Выбрать главу

Ему пришла на ум одна фраза Ансена. Она пробудила в нем массу возражений, он формулировал их, шагая по комнате и как бы мысленно разговаривая с другом. В этом высказывании, которое он не захотел тогда оспаривать, угадывался мистический настрой его друга. И впервые в жизни это проявление религиозности Ансена рассердило Альбера.

Он посмотрел на часы, взял ключ и сказал Юго:

— Не запирайте дверь на задвижку: я вернусь через час.

Ансена зашел в комнату консьержки.

— Есть письма для меня? — спросил он, глядя на девушку.

Она приблизилась к нему и ответила:

— Нет.

Он, казалось, задумался, снова с застенчивой улыбкой посмотрел на девушку и ушел.

Он медленно поднимался по лестнице, остановился, словно собираясь спуститься вниз, потом быстро преодолел последние ступеньки и вошел в свою комнату. Он зажег маленькую лампу. Скудная обстановка комнаты нравилась ему, воспринималась им как некое побуждение к работе. Он сел за стол; снова вспомнив о дочери консьержки, открыл том «Избранных страниц» Паскаля. Он часто перечитывал те места, где Паскаль старается укрепить свою колеблющуюся веру и упрекает себя в следовании «восхитительным и преступным обычаям этого мира».

Он вздрогнул, услышав стук, но тут же по манере открывать дверь узнал Альбера.

— Работаешь? — сказал Альбер.

— Собирался поработать, но у меня сейчас есть время. Пишу лекцию на конец недели.

— А я, когда поработаю вечером, потом плохо сплю, — сказал Альбер.

Внезапно, после двух-трех произнесенных с рассеянным видом фраз, он перешел к мысли, которая занимала его.

Ансена, когда понял, что Альбер заговорил на тему, которой они всегда избегали касаться, смущенно отвел взгляд в сторону стола. Он водил кончиками пальцев по своим выбритым щекам, как бы разглаживая напряженные мышцы лица, но от его внимания не ускользали ни некоторое замешательство в речах Альбера, ни его многословие и слишком решительный тон.

Когда Альбер умолк, Ансена медленно заговорил, стараясь преодолеть свое волнение.

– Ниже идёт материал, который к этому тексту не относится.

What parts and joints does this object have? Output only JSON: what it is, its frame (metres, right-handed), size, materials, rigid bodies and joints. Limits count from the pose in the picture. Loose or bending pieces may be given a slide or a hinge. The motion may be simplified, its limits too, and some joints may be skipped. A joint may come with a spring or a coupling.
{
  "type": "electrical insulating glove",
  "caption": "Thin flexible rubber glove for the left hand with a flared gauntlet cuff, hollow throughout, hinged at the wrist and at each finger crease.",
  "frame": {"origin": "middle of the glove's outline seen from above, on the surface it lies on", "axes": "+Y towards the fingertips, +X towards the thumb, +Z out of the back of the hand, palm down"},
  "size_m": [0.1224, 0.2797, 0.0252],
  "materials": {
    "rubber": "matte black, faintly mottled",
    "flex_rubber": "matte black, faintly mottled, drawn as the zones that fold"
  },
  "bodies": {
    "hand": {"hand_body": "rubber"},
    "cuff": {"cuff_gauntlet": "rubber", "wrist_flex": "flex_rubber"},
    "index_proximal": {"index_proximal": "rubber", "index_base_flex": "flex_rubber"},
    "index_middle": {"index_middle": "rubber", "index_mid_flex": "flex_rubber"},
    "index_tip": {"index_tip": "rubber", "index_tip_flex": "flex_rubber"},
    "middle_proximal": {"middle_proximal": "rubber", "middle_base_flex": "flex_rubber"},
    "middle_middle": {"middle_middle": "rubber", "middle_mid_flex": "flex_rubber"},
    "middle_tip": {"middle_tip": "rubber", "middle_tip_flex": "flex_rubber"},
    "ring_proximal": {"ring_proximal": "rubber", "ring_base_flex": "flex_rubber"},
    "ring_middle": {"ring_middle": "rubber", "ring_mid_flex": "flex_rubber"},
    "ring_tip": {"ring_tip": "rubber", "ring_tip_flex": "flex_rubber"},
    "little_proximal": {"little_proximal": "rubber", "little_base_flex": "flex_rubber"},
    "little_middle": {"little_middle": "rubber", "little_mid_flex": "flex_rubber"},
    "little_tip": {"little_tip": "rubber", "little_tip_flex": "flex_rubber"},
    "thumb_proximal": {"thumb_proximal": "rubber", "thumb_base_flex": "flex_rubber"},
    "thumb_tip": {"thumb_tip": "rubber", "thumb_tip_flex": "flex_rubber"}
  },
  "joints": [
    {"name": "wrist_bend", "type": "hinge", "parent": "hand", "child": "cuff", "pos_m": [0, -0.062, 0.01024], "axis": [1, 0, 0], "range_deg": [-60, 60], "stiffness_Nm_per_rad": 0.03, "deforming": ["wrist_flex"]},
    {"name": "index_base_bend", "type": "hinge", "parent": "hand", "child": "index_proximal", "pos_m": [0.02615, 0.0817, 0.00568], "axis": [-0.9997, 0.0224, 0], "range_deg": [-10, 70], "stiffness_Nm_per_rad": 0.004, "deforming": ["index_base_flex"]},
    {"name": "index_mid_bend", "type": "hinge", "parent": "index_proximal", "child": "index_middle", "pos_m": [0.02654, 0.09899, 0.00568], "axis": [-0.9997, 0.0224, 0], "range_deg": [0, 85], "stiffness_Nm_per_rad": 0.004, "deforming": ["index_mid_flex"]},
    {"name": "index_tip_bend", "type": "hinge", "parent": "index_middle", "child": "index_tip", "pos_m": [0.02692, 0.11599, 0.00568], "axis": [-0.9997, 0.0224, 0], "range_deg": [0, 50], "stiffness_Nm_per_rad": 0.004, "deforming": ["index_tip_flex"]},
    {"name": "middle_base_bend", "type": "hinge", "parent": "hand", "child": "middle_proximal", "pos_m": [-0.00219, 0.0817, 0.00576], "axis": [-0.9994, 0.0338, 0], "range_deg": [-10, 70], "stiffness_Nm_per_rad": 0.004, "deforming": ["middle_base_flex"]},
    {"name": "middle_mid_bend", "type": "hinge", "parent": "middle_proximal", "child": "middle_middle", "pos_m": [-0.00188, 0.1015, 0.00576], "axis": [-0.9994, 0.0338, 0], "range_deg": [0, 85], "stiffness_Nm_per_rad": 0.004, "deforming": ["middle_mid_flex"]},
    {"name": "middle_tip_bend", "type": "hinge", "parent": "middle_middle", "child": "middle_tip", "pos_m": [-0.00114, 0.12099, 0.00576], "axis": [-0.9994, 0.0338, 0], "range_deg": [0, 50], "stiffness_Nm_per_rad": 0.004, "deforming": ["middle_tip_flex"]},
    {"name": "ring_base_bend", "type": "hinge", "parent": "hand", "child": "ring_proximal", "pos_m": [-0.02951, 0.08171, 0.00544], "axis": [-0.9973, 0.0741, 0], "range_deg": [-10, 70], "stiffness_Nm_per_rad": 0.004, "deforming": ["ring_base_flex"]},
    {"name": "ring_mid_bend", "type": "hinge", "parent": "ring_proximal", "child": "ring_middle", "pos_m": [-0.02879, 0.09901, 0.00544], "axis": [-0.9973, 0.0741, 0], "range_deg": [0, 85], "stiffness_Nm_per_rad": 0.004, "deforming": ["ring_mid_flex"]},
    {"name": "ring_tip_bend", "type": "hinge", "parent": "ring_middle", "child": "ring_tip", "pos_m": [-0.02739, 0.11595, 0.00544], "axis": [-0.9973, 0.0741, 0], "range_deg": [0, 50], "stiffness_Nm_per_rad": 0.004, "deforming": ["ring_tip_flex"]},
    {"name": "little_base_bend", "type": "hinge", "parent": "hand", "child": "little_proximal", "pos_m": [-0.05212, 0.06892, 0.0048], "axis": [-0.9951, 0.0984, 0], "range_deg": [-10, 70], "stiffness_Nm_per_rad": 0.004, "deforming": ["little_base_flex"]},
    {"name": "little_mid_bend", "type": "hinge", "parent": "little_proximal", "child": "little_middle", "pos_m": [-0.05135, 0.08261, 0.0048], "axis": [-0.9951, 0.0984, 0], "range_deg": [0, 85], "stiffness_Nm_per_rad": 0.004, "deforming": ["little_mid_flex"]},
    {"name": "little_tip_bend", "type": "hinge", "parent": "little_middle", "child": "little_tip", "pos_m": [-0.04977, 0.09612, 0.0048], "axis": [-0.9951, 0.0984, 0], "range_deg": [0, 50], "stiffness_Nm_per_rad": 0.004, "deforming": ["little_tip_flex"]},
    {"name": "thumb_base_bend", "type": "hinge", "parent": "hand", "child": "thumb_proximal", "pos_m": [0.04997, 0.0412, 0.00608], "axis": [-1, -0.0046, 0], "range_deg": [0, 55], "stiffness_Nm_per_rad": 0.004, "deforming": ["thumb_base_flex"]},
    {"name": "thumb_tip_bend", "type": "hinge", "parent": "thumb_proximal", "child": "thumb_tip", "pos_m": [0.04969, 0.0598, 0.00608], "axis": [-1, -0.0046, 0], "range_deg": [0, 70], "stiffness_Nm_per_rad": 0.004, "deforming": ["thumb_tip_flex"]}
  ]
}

— Ты вот утверждаешь, что нормальный человек находит в своей собственной натуре, — если он правильно понял, чего хочет в этой жизни, — достаточно оснований, чтобы вести себя благородно. Сейчас, вначале, я не стану разбирать твой пример с молодым человеком и девушкой. Мне неизвестно происхождение щепетильности твоего молодого человека. Я могу предположить, что он щадит, как ты выразился, чувства девушки по весьма неблагородным причинам. Не исключено, скажем, что он пытается сформировать ее на свой лад, чтобы ему потом было удобнее, чтобы обеспечить покой себе, как будущему ее владельцу. Возможно, что он женится на ней. Поэтому твой пример я не беру. Нет, — Ансена вдруг заговорил быстрее, словно воодушевившись, — в себе самом находишь лишь сообщника и льстеца. Жизнь незаметно развращает нас, когда нет какой-нибудь твердой опоры. Все эти коммерсанты… Малле (помнишь, Летапи рассказывал нам у тебя), тот самый Малле, с его красивым честным лицом и речами праведника, растратил чужие деньги и стократно заслужил тюрьму, а он считает себя лучшим из людей, жертвой… А мой кузен Бурдель — доктор Бурдель, — можно сказать, светило медицины, умер от рака. Ведь, дорогой мой, любой студент мог бы сказать ему, как называется его болезнь. А он сам и не подозревал, что у него рак! Знай себе приговаривал: «Туберкулез. Со временем пройдет». Природа затуманивала ясный ум этого человека науки, чтобы дать ему силы прожить оставшиеся ему дни. Ты вот ищешь принцип поведения в жизни! Но ведь жизнь — это же водный поток и в нем отражается то, что тебе хочется увидеть. Так что, мой бедный друг, жизнь — это настолько суетная штука, что ее бесполезно пытаться разглядеть. Мыслитель, торговец, художник — все люди действуют, то есть пытаются забыться.

Он сделал паузу, потом продолжил взволнованным, низким голосом, глядя на Альбера внезапно потускневшими глазами:

— И все же истина существует…

— Да, я знаю, — прошептал Альбер, поднимаясь.